On June 22, during the 222nd General Assembly of the Presbyterian Church (USA), the commissioners voted overwhelmingly to add the Belhar Confession to our Book of Confessions, which is Part I of our Constitution. This is not a simple process, and required three separate votes over the course of two years.

The first vote in this cycle took place in 2014 at the 221st GA, and that body's positive vote then triggered the next step. A minimum of 2/3 of the Presbyteries in the denomination had to vote in the affirmative; when that happened a year ago, it set the stage for last night's historic vote.

This General Assembly approached the task with great expectation, and when the vote was shown on the large screens in the plenary hall, shouts and applause filled the space. 94% voted yes, and Belhar became another powerful voice for our church.

It was a beautiful and emotional event. We sang together, prayed together, and cried for joy. Godfrey Betha of the United Reformed Church in Southern Africa and Allan Boesak, a co-author of Belhar, both addressed the assembly, both with voices choked with emotion. After Boesak spoke, remembering all the times voices were raised in the age old song "We Shall Overcome," someone started that song from the floor. Commissioners and delegates joined hands across the room, and as the song continued, they raised those joined hands in thanksgiving.

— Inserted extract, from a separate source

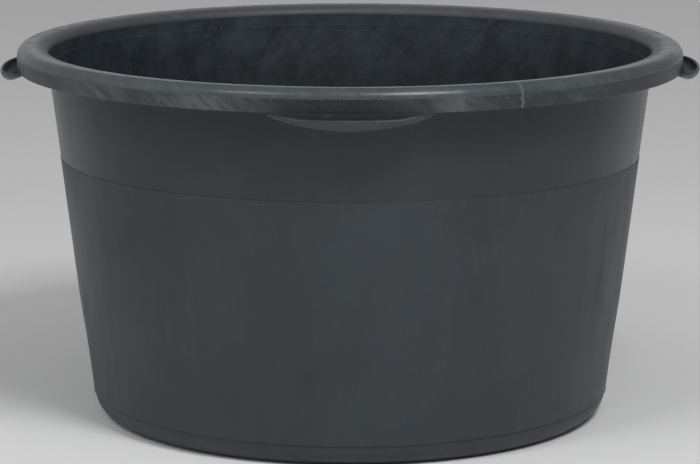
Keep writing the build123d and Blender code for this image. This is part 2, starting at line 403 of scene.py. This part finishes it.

The Belhar Confession has certainly informed this gathering, bolstering the theme "The Hope in Our Calling." Worship has included excerpts as both confession and affirmation of faith. We have heard from those among us of their own experiences of being separated out, discriminated against, and marginalized in society and in our church. We are being called to be aware of the places where we contribute to separation, discrimination, and marginalization, and to be active in building bridges, leveling access, and making space. As the body of Christ, we are specially called to be working towards that eternal goal, when people of every language, race, and nationality will be gathered together in perfect love and enduring peace.

May God make it so. May we be active in that holy work.